> **The exercise**:
Copy the first line of the material below and every later line through the line containing "bpy.context.scene.collection.objects.link(floor)", without any other output.

> **Data to use**:
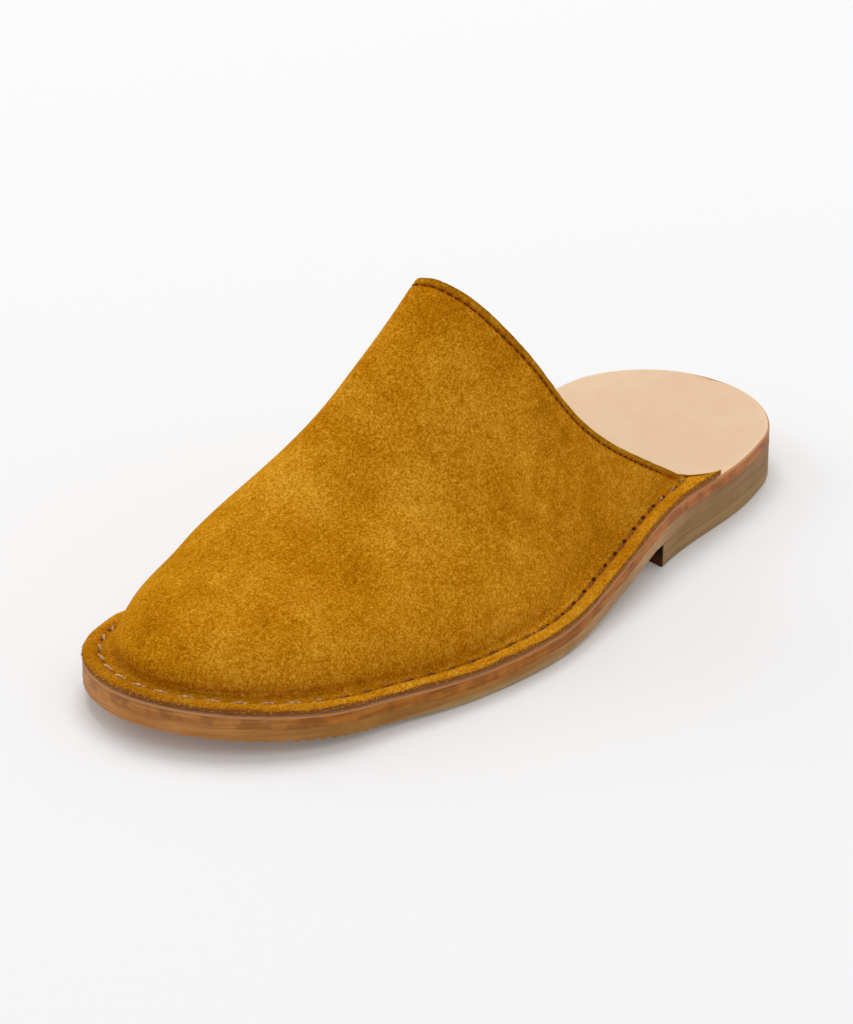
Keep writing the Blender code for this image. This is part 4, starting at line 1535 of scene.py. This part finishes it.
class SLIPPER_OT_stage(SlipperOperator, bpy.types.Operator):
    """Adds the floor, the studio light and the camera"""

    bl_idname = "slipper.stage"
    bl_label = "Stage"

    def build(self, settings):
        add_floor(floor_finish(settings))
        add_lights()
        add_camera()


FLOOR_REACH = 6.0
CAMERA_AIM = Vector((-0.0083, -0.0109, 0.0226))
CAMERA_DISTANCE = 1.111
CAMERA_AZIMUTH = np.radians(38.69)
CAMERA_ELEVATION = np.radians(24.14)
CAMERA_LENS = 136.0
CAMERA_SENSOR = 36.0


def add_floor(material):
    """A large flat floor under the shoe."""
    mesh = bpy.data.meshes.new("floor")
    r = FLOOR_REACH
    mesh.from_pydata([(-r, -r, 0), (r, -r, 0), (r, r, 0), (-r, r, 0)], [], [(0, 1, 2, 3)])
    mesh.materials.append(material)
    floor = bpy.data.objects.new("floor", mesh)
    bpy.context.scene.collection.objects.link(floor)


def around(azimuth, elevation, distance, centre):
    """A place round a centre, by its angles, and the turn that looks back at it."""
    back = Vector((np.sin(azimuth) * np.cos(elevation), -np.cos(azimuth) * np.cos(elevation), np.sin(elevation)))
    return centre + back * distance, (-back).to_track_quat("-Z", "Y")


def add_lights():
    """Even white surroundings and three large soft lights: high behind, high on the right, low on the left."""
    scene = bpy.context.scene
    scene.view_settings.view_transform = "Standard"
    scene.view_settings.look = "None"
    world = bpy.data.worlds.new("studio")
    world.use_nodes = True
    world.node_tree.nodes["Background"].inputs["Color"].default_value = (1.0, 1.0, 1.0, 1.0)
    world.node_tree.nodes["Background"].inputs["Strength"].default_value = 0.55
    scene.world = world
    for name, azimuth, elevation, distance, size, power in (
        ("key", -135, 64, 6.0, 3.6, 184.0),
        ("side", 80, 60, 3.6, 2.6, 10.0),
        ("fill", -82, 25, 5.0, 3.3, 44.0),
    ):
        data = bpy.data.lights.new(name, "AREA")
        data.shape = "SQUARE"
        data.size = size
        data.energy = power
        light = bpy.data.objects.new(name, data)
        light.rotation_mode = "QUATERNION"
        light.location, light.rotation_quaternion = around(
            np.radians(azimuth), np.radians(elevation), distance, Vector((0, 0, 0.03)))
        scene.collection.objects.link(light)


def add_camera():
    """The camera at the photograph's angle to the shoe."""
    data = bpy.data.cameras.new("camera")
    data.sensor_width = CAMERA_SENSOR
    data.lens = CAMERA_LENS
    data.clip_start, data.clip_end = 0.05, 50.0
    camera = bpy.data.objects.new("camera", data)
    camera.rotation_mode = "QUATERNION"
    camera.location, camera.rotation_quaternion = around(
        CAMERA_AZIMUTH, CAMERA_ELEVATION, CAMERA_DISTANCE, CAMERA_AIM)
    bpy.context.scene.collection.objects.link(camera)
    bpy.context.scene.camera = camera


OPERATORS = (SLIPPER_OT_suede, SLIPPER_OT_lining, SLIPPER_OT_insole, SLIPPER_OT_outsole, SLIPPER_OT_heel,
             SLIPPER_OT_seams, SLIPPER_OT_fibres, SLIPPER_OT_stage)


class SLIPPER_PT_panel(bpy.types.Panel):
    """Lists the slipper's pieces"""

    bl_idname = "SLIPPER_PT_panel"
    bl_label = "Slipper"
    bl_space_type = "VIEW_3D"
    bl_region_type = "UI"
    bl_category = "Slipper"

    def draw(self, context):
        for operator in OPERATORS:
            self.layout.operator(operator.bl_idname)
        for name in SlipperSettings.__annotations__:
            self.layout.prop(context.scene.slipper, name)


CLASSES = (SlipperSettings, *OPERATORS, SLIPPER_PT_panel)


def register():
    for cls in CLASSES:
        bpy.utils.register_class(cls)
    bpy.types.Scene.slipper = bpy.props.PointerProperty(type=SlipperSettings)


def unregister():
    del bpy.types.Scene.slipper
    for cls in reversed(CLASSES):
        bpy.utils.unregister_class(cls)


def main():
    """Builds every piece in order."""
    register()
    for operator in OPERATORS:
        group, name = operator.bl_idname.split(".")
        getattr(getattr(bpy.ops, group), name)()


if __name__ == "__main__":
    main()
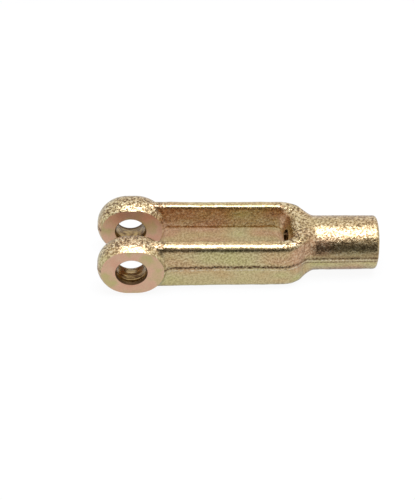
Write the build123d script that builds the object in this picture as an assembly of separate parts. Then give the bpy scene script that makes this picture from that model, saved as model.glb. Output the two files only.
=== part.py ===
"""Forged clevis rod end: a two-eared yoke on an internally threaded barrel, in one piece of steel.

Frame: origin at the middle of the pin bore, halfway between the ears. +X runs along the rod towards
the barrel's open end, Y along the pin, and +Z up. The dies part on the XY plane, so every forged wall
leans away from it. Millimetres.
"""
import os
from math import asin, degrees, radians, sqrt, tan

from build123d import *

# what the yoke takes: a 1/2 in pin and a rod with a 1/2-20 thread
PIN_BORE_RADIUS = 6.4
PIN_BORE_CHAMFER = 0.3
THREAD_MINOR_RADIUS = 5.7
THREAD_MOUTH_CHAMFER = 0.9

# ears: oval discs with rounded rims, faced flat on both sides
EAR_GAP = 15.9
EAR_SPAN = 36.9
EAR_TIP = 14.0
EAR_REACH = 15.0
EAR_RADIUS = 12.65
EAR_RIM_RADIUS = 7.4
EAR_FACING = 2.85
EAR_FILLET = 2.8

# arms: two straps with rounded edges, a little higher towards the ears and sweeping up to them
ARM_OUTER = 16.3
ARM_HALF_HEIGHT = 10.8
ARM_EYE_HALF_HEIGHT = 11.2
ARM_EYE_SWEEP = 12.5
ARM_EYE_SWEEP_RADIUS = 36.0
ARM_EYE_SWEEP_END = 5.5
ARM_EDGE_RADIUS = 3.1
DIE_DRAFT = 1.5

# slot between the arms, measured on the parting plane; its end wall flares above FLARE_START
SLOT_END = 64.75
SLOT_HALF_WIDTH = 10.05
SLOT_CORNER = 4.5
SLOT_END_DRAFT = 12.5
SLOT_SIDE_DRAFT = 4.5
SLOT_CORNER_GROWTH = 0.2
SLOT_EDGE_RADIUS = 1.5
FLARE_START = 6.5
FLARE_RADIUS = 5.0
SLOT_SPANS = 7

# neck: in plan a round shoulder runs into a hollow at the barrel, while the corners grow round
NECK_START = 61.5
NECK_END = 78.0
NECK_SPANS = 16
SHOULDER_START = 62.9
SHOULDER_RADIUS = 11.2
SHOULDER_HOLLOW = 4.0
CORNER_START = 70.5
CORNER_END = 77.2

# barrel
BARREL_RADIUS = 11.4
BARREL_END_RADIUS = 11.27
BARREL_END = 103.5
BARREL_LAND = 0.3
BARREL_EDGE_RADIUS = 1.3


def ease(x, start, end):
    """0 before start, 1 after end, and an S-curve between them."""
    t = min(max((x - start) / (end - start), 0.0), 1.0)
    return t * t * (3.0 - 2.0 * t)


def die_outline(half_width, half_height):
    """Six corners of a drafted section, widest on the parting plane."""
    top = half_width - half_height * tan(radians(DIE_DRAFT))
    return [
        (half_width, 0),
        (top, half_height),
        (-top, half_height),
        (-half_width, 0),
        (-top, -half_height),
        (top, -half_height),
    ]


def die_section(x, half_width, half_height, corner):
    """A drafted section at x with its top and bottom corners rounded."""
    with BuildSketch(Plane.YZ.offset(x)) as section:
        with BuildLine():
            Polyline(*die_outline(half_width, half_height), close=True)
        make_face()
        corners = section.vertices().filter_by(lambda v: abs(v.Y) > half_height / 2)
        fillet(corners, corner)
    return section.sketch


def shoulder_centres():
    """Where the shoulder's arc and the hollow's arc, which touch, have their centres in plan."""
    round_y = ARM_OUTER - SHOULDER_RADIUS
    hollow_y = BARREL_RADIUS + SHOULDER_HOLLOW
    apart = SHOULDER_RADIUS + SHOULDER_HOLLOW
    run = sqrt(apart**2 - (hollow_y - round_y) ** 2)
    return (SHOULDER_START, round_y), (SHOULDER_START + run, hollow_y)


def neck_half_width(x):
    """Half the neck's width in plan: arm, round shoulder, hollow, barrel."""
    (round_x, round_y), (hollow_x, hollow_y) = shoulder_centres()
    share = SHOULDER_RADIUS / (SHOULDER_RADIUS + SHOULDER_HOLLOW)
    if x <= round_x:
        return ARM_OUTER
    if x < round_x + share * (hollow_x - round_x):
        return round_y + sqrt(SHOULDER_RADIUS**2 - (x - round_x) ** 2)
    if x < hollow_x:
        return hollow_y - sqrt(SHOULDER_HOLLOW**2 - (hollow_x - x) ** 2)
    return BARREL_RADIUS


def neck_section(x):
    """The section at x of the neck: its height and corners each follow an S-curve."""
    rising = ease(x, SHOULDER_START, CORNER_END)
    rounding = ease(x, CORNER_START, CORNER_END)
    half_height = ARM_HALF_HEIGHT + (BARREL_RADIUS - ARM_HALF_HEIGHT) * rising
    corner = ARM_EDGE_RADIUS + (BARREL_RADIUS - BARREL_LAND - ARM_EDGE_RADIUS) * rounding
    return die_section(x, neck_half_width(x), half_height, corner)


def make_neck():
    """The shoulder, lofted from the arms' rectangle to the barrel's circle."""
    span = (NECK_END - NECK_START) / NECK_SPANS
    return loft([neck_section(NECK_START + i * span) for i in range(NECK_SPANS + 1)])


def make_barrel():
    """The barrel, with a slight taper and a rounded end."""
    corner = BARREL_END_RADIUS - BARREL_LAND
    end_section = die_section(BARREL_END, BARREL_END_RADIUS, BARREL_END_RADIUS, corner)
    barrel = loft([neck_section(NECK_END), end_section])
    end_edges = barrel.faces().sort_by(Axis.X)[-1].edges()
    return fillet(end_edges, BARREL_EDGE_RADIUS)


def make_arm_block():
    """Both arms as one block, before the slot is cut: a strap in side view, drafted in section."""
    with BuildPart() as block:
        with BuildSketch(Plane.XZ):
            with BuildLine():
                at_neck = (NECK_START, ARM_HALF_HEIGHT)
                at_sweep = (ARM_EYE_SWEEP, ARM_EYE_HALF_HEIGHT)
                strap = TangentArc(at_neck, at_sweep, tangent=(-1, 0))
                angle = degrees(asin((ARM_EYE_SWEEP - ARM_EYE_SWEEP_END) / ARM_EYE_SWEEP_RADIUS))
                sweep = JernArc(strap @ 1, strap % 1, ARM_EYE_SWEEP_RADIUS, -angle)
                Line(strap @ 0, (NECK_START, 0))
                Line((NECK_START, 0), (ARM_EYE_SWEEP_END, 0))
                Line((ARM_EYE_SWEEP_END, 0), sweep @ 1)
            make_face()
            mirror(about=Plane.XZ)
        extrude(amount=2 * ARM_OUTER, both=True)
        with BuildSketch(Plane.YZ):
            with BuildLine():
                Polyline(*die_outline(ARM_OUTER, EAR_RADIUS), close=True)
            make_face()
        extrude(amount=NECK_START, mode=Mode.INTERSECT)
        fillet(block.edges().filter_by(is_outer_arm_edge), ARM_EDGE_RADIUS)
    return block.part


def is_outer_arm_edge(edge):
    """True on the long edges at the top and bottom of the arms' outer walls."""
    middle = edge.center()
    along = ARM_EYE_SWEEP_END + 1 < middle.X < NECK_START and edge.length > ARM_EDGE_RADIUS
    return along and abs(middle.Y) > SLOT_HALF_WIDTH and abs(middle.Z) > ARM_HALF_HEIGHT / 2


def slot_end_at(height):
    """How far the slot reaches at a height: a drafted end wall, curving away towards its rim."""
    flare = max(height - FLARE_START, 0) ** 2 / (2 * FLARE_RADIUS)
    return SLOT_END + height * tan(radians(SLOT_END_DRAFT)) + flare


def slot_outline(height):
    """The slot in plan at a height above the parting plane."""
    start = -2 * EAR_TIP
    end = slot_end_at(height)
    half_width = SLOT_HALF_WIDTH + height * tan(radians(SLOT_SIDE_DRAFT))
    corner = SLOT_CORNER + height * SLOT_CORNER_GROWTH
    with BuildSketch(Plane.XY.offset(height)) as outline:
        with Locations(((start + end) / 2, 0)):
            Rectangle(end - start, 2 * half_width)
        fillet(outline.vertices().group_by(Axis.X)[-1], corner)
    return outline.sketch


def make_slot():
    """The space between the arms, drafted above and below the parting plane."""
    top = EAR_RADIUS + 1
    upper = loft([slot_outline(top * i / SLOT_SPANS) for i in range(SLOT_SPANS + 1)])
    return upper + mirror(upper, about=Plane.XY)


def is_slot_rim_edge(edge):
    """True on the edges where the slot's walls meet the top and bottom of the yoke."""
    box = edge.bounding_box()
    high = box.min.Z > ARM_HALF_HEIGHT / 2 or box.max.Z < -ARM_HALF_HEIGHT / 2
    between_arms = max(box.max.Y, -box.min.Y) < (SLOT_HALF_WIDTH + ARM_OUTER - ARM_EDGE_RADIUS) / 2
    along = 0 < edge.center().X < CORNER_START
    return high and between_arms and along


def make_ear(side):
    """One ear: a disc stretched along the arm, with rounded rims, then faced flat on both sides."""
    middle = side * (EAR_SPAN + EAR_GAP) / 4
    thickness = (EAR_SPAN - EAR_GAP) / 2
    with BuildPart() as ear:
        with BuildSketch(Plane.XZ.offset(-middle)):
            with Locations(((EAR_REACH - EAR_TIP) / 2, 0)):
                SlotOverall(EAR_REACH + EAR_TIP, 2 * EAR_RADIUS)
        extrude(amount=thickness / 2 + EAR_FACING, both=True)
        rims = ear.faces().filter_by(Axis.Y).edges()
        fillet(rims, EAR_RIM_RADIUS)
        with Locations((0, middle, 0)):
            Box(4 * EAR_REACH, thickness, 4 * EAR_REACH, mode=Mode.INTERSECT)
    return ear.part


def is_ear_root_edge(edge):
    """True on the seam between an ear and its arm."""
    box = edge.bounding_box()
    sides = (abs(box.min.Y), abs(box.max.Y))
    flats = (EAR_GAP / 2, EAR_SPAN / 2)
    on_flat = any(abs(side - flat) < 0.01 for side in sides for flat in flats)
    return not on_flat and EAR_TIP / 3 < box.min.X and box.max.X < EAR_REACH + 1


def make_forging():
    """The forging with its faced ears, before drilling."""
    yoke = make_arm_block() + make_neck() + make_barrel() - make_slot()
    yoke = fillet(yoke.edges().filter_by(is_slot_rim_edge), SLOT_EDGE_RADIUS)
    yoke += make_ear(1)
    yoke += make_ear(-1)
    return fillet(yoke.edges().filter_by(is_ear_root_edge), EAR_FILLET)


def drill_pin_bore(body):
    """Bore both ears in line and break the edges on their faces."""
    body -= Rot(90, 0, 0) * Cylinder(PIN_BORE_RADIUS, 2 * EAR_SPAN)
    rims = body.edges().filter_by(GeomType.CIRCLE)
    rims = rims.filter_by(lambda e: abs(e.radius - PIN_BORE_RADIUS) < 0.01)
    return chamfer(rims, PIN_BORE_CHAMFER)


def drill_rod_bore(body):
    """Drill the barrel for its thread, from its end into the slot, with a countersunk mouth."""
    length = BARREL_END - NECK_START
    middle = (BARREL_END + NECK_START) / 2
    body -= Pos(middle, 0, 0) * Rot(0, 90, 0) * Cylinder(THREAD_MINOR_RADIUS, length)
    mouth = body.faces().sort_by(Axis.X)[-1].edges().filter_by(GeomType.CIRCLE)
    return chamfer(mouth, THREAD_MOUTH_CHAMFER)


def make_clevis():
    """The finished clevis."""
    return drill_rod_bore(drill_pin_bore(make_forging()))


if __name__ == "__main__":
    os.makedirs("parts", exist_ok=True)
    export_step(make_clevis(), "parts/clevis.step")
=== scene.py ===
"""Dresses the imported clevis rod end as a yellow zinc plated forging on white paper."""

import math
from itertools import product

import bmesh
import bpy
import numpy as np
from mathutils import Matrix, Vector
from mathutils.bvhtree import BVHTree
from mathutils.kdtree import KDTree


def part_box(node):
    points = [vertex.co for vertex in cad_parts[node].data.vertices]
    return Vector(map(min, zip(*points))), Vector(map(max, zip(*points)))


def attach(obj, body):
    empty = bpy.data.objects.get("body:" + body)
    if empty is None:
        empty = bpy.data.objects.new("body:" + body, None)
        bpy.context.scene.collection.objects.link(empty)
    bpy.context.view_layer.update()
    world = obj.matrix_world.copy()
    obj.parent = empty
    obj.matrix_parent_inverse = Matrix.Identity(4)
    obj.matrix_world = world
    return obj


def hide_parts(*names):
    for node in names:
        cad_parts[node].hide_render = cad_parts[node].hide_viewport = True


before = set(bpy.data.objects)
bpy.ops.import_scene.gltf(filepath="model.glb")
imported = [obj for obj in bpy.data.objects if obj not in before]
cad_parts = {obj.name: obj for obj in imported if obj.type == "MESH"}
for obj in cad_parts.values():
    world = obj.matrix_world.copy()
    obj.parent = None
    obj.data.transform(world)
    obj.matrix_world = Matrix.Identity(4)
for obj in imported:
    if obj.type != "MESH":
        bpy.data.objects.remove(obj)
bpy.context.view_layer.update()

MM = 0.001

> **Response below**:
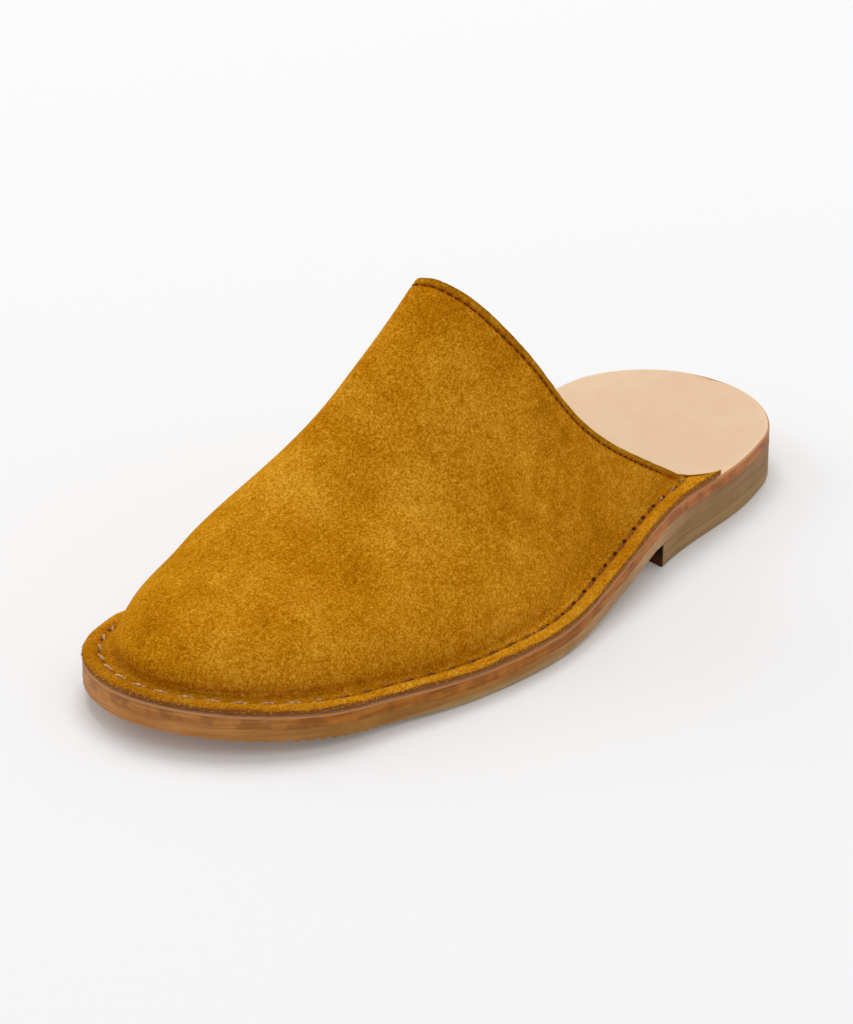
Keep writing the Blender code for this image. This is part 4, starting at line 1535 of scene.py. This part finishes it.
class SLIPPER_OT_stage(SlipperOperator, bpy.types.Operator):
    """Adds the floor, the studio light and the camera"""

    bl_idname = "slipper.stage"
    bl_label = "Stage"

    def build(self, settings):
        add_floor(floor_finish(settings))
        add_lights()
        add_camera()


FLOOR_REACH = 6.0
CAMERA_AIM = Vector((-0.0083, -0.0109, 0.0226))
CAMERA_DISTANCE = 1.111
CAMERA_AZIMUTH = np.radians(38.69)
CAMERA_ELEVATION = np.radians(24.14)
CAMERA_LENS = 136.0
CAMERA_SENSOR = 36.0


def add_floor(material):
    """A large flat floor under the shoe."""
    mesh = bpy.data.meshes.new("floor")
    r = FLOOR_REACH
    mesh.from_pydata([(-r, -r, 0), (r, -r, 0), (r, r, 0), (-r, r, 0)], [], [(0, 1, 2, 3)])
    mesh.materials.append(material)
    floor = bpy.data.objects.new("floor", mesh)
    bpy.context.scene.collection.objects.link(floor)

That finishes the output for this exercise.